A fire caused by rain is about the last thing that would be supposed capable of producing such a calamity; several of last year’s fires were, however, so occasioned. The rain, slaking lime, produced so much heat as to ignite combustible matters in contact therewith.
A singular fire broke out in Lincoln’s Inn fields on Wednesday evening, august 4. A large wagon belonging to Messrs. Younghusband & Co., railway carriers, laden with hemp, was being driven through the square, when all at once a body of flame burst forth from the hemp; the horses being detached, the wagon upset and the burning mass thrown into the road. The brigade engine from Holborn, with a body of firemen, had to be called in to extinguish the fire, the origin of which could not be very well accounted for. Spontaneous combustion or unextinguished tobacco is supposed to have been the cause.

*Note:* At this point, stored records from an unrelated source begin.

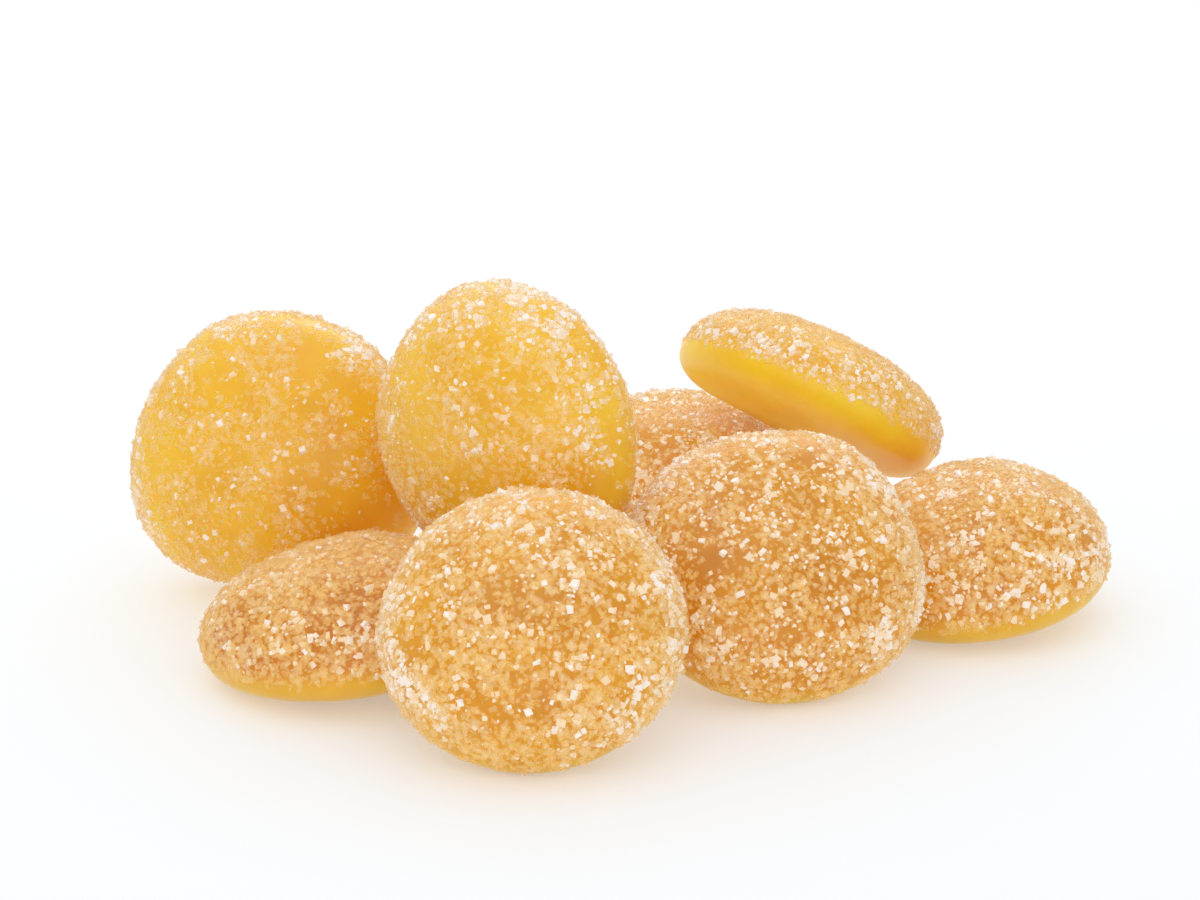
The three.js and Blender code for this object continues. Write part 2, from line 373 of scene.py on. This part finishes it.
def sugar_spots(gum, coat, shift, rng):
    """Random places on the skin, thick on the dome and thin or missing on the foot and base."""
    tries = coat.grains * TRIES
    weights = np.linalg.norm(face_normals(gum.points, SPHERE_FACES), axis=1)
    chosen = rng.choice(len(SPHERE_FACES), tries, p=weights / weights.sum())
    mix = rng.dirichlet((1, 1, 1), tries)
    corners = SPHERE_FACES[chosen]
    places = (gum.points[corners] * mix[:, :, None]).sum(1)
    normals = (gum.normals[corners] * mix[:, :, None]).sum(1)
    normals /= np.linalg.norm(normals, axis=1)[:, None]
    height = above_widest(gum, places)
    ends = -LOW_SUGAR.get(gum.name, BARE_FOOT)
    wanted = smooth_step(height, ends - FADE, ends) * rubbed_off(gum, places)
    broad = noise_at(places, PATCH_SIZE, shift + PATCH_SHIFT)
    fine = noise_at(places, FLECK_SIZE, shift + FLECK_SHIFT)
    uneven = PATCH_DEPTH * broad + FLECK_DEPTH * fine - PATCH_THINNING
    patches = np.clip(1 + coat.patchy * uneven, THINNEST, THICKEST)
    patches *= 1 - coat.worn * (1 - towards_rim(gum, places))
    keep = rng.random(tries) * THICKEST < wanted * patches
    return places[keep][: coat.grains], normals[keep][: coat.grains]


def grain_boxes(count, coarse, rng):
    """How long each grain is, and the corners of its jagged box, not yet turned or placed."""
    lengths = GRAIN_LENGTH * coarse * np.exp(GRAIN_SPREAD * rng.normal(size=count))
    lengths = np.clip(lengths, GRAIN_SHORTEST, GRAIN_LONGEST)
    widths = rng.uniform(*GRAIN_WIDTH, count)
    heights = rng.uniform(*GRAIN_HEIGHT, count)
    sides = np.stack([np.ones(count), widths, heights], 1)
    jag = rng.uniform(-GRAIN_JAG, GRAIN_JAG, (count, len(CUBE), 3))
    corners = CUBE[None] * (1 + jag)
    return lengths, corners * (sides * lengths[:, None])[:, None, :]


def grain_turns(normals, rng):
    """Each grain lies on the skin, turned any way about its normal and leaning a little."""
    count = len(normals)
    up = normals + GRAIN_LEAN * rng.normal(size=(count, 3))
    up /= np.linalg.norm(up, axis=1)[:, None]
    along = np.cross(up, rng.normal(size=(count, 3)))
    along /= np.linalg.norm(along, axis=1)[:, None]
    return np.stack([along, np.cross(up, along), up], axis=2)


def clear_of(others, middles, lengths, keep):
    """Of the grains to keep, those that don't lie in another gum or hard against it."""
    keep = keep.copy()
    for other in others:
        for i in np.flatnonzero(keep):
            middle = Vector(middles[i])
            place, normal, _, _ = other.skin_tree.find_nearest(middle, NEAR_GUM)
            if place is not None:
                keep[i] = (middle - place).dot(normal) >= STANDS_OFF * lengths[i]
    return keep


def grain_tones(gum, places, normals, lift, dryness, shift, rng):
    """0 for a grain that is wet with syrup and amber, 1 for a dry white one; painted light makes
    grains whiter around the widest line and on what faces up, and they are more amber at the table.
    """
    clumps = noise_at(places, CLUMP_SIZE, shift + CLUMP_SHIFT)
    strays = rng.normal(size=len(places))
    tones = dryness + CLUMP_TONE * clumps + LIFT_TONE * lift + STRAY_TONE * strays
    off_table = smooth_step(places[:, 2], 0, FOOT_TONE_HEIGHT)
    # Painted halo: grains around the widest line, off the table, are made whiter.
    tones += RIM_PAINTED_HALO * towards_rim(gum, places) * off_table
    # Painted light: grains that face up, high in the heap, are made whiter as if lit from above.
    tones += TOP_PAINTED_LIGHT * smooth_step(normals[:, 2], *FACES_UP) * smooth_step(places[:, 2], *HIGH)
    # Grains are more amber and less white towards the table.
    tones -= FOOT_AMBER * (1 - off_table)
    white = rng.random(len(places)) < WHITE_SHARE
    return np.clip(np.where(white, tones + WHITE_TONE, tones), 0, 1)


def shading_normals(points, faces, normals):
    """Each face's own, bent towards the gum's where it faces out, as light goes through a grain."""
    across = face_normals(points, faces[:, :3])
    across /= np.linalg.norm(across, axis=1)[:, None]
    under = np.repeat(normals, len(CUBE_FACES), axis=0)
    outward = (across * under).sum(1) > FACES_OUT
    across += CLEARNESS * outward[:, None] * under
    across /= np.linalg.norm(across, axis=1)[:, None]
    return np.repeat(across, 4, axis=0)


def sugar_mesh(name, corners, normals, tones):
    """One mesh of all the grains: corners holds eight points for each, tones how dry it is, with
    painted light added.
    """
    total = len(corners)
    faces = (np.arange(total)[:, None, None] * len(CUBE) + CUBE_FACES[None]).reshape(-1, 4)
    mesh = bpy.data.meshes.new(name)
    mesh.vertices.add(total * len(CUBE))
    mesh.vertices.foreach_set("co", corners.ravel())
    mesh.loops.add(len(faces) * 4)
    mesh.loops.foreach_set("vertex_index", faces.ravel())
    mesh.polygons.add(len(faces))
    mesh.polygons.foreach_set("loop_start", np.arange(0, len(faces) * 4, 4))
    mesh.update(calc_edges=True)
    shading = shading_normals(corners.reshape(-1, 3), faces, normals)
    mesh.normals_split_custom_set(shading.tolist())
    tone = mesh.attributes.new("tone", "FLOAT", "POINT")
    tone.data.foreach_set("value", np.repeat(tones, len(CUBE)))
    mesh.materials.append(SUGAR)
    mesh.materials.append(DRY_SUGAR)
    dry = np.repeat(tones > DRY_TONE, len(CUBE_FACES))
    mesh.polygons.foreach_set("material_index", dry.astype(np.int32))
    return mesh


def make_sugar(gum, others, coat, shift):
    """A gum's sugar. Like the gel it casts no lamp shadow, and it is left out of bounced light."""
    rng = rng_for(gum.name)
    places, normals = sugar_spots(gum, coat, shift, rng)
    lengths, corners = grain_boxes(len(places), coat.coarse, rng)
    corners = np.einsum("nij,nkj->nki", grain_turns(normals, rng), corners)
    lift = rng.uniform(*GRAIN_LIFT, len(places)) * lengths
    middles = places + normals * lift[:, None]
    corners = corners + middles[:, None, :]
    keep = corners[:, :, 2].min(1) > FLOOR_CLEAR
    keep = clear_of(others, middles, lengths, keep)
    tones = grain_tones(gum, places, normals, lift / lengths, coat.dryness, shift, rng)
    name = "sugar_on_" + gum.name
    sugar = add_object(name, sugar_mesh(name, corners[keep], normals[keep], tones[keep]))
    sugar.visible_shadow = False
    sugar.visible_diffuse = False
    return sugar


# ---- Materials ----


def new_material(name):
    material = bpy.data.materials.new(name)
    material.use_nodes = True
    return material, material.node_tree.nodes, material.node_tree.links


def colour_ramp(nodes, links, fac, low, high):
    ramp = nodes.new("ShaderNodeValToRGB")
    for stop, place, colour in zip(ramp.color_ramp.elements, CLOUD_BAND, (low, high)):
        stop.position = place
        stop.color = (*colour, 1)
    links.new(fac, ramp.inputs["Fac"])
    return ramp.outputs["Color"]


def gel_material(name, dome, foot, veil):
    """Translucent set gel, cloudy in places. dome and foot are each a deep and a bright colour."""
    material, nodes, links = new_material(name)
    shader = nodes["Principled BSDF"]
    where = nodes.new("ShaderNodeTexCoord")
    cloud = nodes.new("ShaderNodeTexNoise")
    cloud.inputs["Scale"].default_value = 180
    cloud.inputs["Detail"].default_value = 3
    links.new(where.outputs["Object"], cloud.inputs["Vector"])
    coat = nodes.new("ShaderNodeAttribute")
    coat.attribute_name = "coat"
    blend = nodes.new("ShaderNodeMix")
    blend.data_type = "RGBA"
    links.new(coat.outputs["Fac"], blend.inputs["Factor"])
    links.new(colour_ramp(nodes, links, cloud.outputs["Fac"], *foot), blend.inputs["A"])
    links.new(colour_ramp(nodes, links, cloud.outputs["Fac"], *dome), blend.inputs["B"])
    links.new(blend.outputs["Result"], shader.inputs["Base Color"])
    shader.inputs["Subsurface Weight"].default_value = 1.0
    shader.inputs["Subsurface Radius"].default_value = (1.0, 0.55, 0.12)
    shader.inputs["Subsurface Scale"].default_value = GLOW_DEPTH
    shader.inputs["Subsurface Anisotropy"].default_value = 0.5
    shader.inputs["Roughness"].default_value = 0.34
    shader.inputs["IOR"].default_value = 1.45
    shader.inputs["Sheen Weight"].default_value = veil
    shader.inputs["Sheen Roughness"].default_value = 0.3
    shader.inputs["Sheen Tint"].default_value = (1, 0.9, 0.76, 1)
    dimples = nodes.new("ShaderNodeTexNoise")
    dimples.inputs["Scale"].default_value = 900
    dimples.inputs["Detail"].default_value = 2
    links.new(where.outputs["Object"], dimples.inputs["Vector"])
    bump = nodes.new("ShaderNodeBump")
    bump.inputs["Strength"].default_value = 0.25
    bump.inputs["Distance"].default_value = DIMPLE_DEPTH
    links.new(dimples.outputs["Fac"], bump.inputs["Height"])
    links.new(bump.outputs["Normal"], shader.inputs["Normal"])
    return material


def sugar_material(name, solid):
    """Coloured by how dry each grain is, with painted light added. solid is 1 for a grain that
    can't be seen through.
    """
    material, nodes, links = new_material(name)
    shader = nodes["Principled BSDF"]
    tone = nodes.new("ShaderNodeAttribute")
    tone.attribute_name = "tone"
    ramp = nodes.new("ShaderNodeValToRGB")
    stops = ramp.color_ramp.elements
    while len(stops) < len(SUGAR_TONES):
        stops.new(0.5)
    for stop, (place, colour) in zip(stops, SUGAR_TONES):
        stop.position = place
        stop.color = (*colour, 1)
    links.new(tone.outputs["Fac"], ramp.inputs["Fac"])
    links.new(ramp.outputs["Color"], shader.inputs["Base Color"])
    shader.inputs["Alpha"].default_value = solid
    shader.inputs["Roughness"].default_value = 0.22
    shader.inputs["IOR"].default_value = 1.5
    shader.inputs["Sheen Weight"].default_value = 0.15
    shader.inputs["Sheen Roughness"].default_value = 0.4
    return material


# ---- The heap ----

GELS = {
    "lemon": gel_material("lemon_gel", CLEAR_HONEY, LEMON, 0.0),
    "golden": gel_material("golden_gel", GOLDEN, CLEAR_HONEY, 0.3),
    "honey": gel_material("honey_gel", HONEY, CLEAR_HONEY, 0.5),
    "amber": gel_material("amber_gel", AMBER, CLEAR_HONEY, 0.5),
    # Painted shade: a darker amber for the gum that lies in the shade of the others.
    "deep_amber": gel_material("deep_amber_gel", SHADED_AMBER, CLEAR_HONEY, 0.4),
}
SUGAR = sugar_material("sugar", HALF_CLEAR)
DRY_SUGAR = sugar_material("dry_sugar", 1.0)

gums = [Gum(name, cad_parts[name]) for name in COATS]
for index, gum in enumerate(gums):
    body = make_body(gum, BODY_SHIFT * index, GELS[COATS[gum.name].gel])
    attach(body, "root")
    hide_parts(gum.name)
for index, gum in enumerate(gums):
    others = [g for g in gums if g is not gum]
    sugar = make_sugar(gum, others, COATS[gum.name], SUGAR_SHIFT * index)
    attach(sugar, "root")


# ---- Table, light and camera ----


def make_table():
    ways = ((-1, -1), (1, -1), (1, 1), (-1, 1))
    corners = [(x * TABLE_HALF, y * TABLE_HALF, 0) for x, y in ways]
    mesh = bpy.data.meshes.new("table")
    mesh.from_pydata(corners, [], [(0, 1, 2, 3)])
    material, nodes, _ = new_material("white_table")
    shader = nodes["Principled BSDF"]
    shader.inputs["Base Color"].default_value = TABLE_COLOUR
    shader.inputs["Roughness"].default_value = 0.6
    mesh.materials.append(material)
    add_object("table", mesh)


def make_world():
    world = bpy.data.worlds.new("white_room")
    world.use_nodes = True
    backdrop = world.node_tree.nodes["Background"]
    backdrop.inputs["Color"].default_value = ROOM_COLOUR
    backdrop.inputs["Strength"].default_value = ROOM_STRENGTH
    bpy.context.scene.world = world


def soft_light(name, place, size, watts):
    data = bpy.data.lights.new(name, "AREA")
    data.shape = "RECTANGLE"
    data.size, data.size_y = size
    data.energy = watts
    light = add_object(name, data)
    light.location = place
    aim = VIEW_TARGET - light.location
    light.rotation_euler = aim.to_track_quat("-Z", "Y").to_euler()


def make_camera():
    data = bpy.data.cameras.new("camera")
    data.sensor_width = SENSOR_WIDTH
    data.lens = LENS
    data.clip_start = NEAR_CLIP
    camera = add_object("camera", data)
    away = Vector((0, -math.cos(VIEW_ELEVATION), math.sin(VIEW_ELEVATION)))
    camera.location = VIEW_TARGET + away * VIEW_DISTANCE
    camera.rotation_euler = (-away).to_track_quat("-Z", "Y").to_euler()
    bpy.context.scene.camera = camera


make_table()
make_world()
for light_facts in LIGHTS:
    soft_light(*light_facts)
make_camera()
bpy.context.scene.view_settings.view_transform = "Standard"
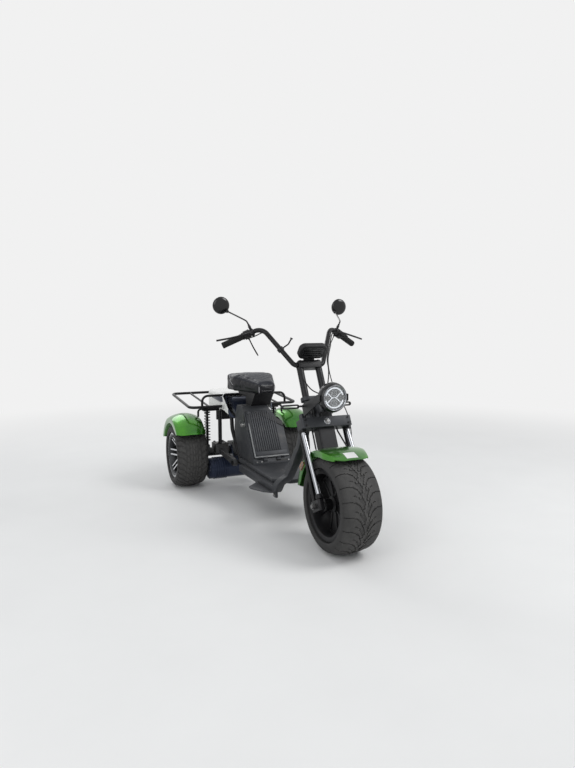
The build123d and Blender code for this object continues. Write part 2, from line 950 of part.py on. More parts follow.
with BuildPart() as seat_support:
    with BuildSketch(Plane.YZ.offset(-shell_half)):
        with BuildLine():
            Polyline(
                (seat_front_y + 52, seat_low - fit_gap),
                (seat_front_y + 102, box_top + 30),
                (seat_front_y + 130, box_top + fit_gap),
                (cowl_front_y - 52, box_top + fit_gap),
                (cowl_front_y - 44, cowl_top + fit_gap),
                (seat_rear_y - 60, cowl_top + fit_gap),
                (seat_rear_y - 30, seat_low - fit_gap),
                close=True,
            )
        make_face()
    extrude(amount=2 * shell_half)

with BuildPart() as seat_cushion:
    with BuildSketch(Plane.XY.offset(seat_low)):
        with BuildLine():
            Polyline(
                (-seat_nose_half, seat_front_y), (seat_nose_half, seat_front_y),
                (seat_half, seat_rear_y - seat_flank), (seat_half, seat_rear_y), (-seat_half, seat_rear_y),
                (-seat_half, seat_rear_y - seat_flank), close=True,
            )
        make_face()
        fillet(vertices().group_by(Axis.Y)[0], seat_nose_r)
        fillet(vertices().group_by(Axis.Y)[-1], seat_rear_r)
        fillet(vertices().sort_by(Axis.X)[0], seat_waist_r)
        fillet(vertices().sort_by(Axis.X)[-1], seat_waist_r)
    extrude(amount=seat_high - seat_low)
    with BuildSketch(Plane.YZ.offset(-200)):
        with BuildLine():
            Polyline(
                (seat_front_y - 1, seat_low + 62),
                (seat_front_y + 160, seat_high - 10),
                (seat_front_y + 240, seat_high + 1),
                (seat_front_y - 1, seat_high + 1),
                close=True,
            )
        make_face()
    extrude(amount=400, mode=Mode.SUBTRACT)

# Tail: carrier rack, cross beam, cowl
rack_front_y = rear_axle_y - 141
rack_rear_y = rear_axle_y + rear_overhang - rack_r
rack_upper_r = 8

with BuildPart() as rack:
    add(
        tube(
            (
                (rack_half, rack_front_y, rack_front_z),
                (-rack_half, rack_front_y, rack_front_z),
                (-rack_half, rack_rear_y, rack_rear_z),
                (rack_half, rack_rear_y, rack_rear_z),
                (rack_half, rack_front_y, rack_front_z),
            ),
            rack_r,
            [40, 40, 40, 40],
        )
    )
    both_sides(
        tube(((rack_inner_x, rack_front_y, rack_front_z), (rack_inner_x, rack_rear_y, rack_rear_z)), 7, None)
    )
    add(
        tube(
            (
                (-hoop_x, rack_front_y, rack_front_z),
                (-hoop_x, rack_front_y, rack_upper_z),
                (hoop_x, rack_front_y, rack_upper_z),
                (hoop_x, rack_front_y, rack_front_z),
            ),
            rack_upper_r,
            [40, 40],
        )
    )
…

The necessity of more attention being give to the regular cleaning of chimneys is shown by the fact that in no less than 34 instances chimneys on fire proved serious matters. “Oh, it is only a chimney on fire – there’s no danger,” is an everyday remark. On the 20th of April last, the firemen were called to a fire at No. 10, Dorset Street, Marylebone. The inmates observed, “There’s no danger,” and refused admittance to the firemen. In one hour after the mistake was made manifest, and the firemen’s aid earnestly solicited. The fire had communicated to the joists and rafters, several of which were burned, the ceiling in back and front rooms pulled down, and the contents much injured.